Reinstalling would be reverse if you will be running similar OE style coil overs on the rear. As for me running true coil overs on the rear. Reinstall was simpler. I attached the sway bar end link back on to the control arm. Then it was just to put the coil over in it´s place. First the two nuts up top. This part is easier if you have other person to help with the install. Other way is to bolt the lower mount first. and then use a jack to lift the control arm up and guide the coil over to its top mount cutout.
Now both front and rear coil overs are on the car. At this point it is all wheel on to the car, and car on the ground. Make sure all wheels are securely mounted. Also check that nothing is binding anywhere and you have proper ground clearance.
Final setup on the car
If everything before went according to plan. Before final setup. Go for a drive. You will need to allow the suspension to settle before checking the ride height.

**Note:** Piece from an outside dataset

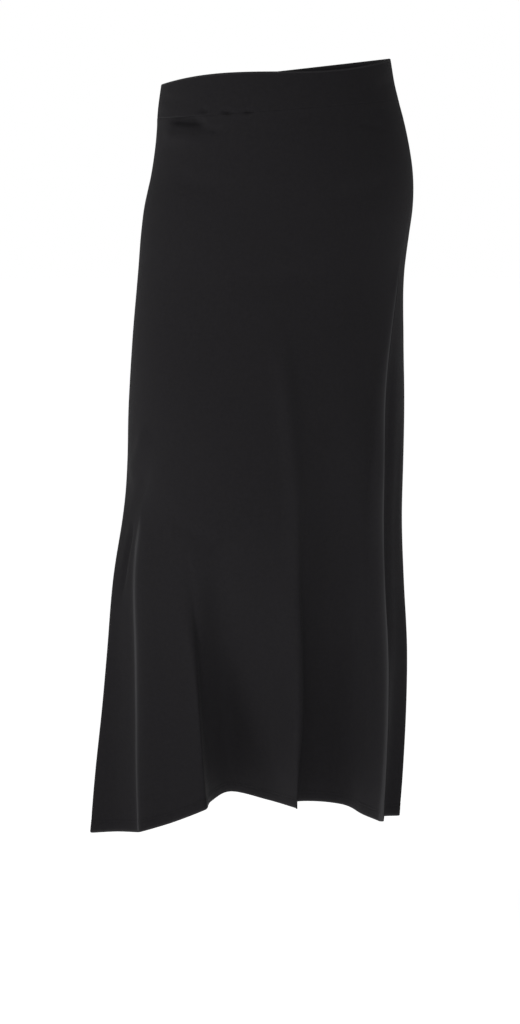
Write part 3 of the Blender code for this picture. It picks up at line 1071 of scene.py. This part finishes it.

For me I had good ride height on the front but the rear was a bit too low for my liking. So after a little drive. Maybe somewhere between 5-10 km. I measured the length of the rear coil overs. Lifted the rear up and removed the wheels. On BC racing coil overs you have two locking rings to undo with the included spanners. After this you can you other spanner to turn the shock body that will thread in or out from the bottom mount. My rears didn´t need much adjusting. Just make sure you adjust both sides to the same length.
When you are satisfied to the setup. Put the wheels back on. Do another settling drive and confirm the measurements. After this torque your wheels to 120 nm.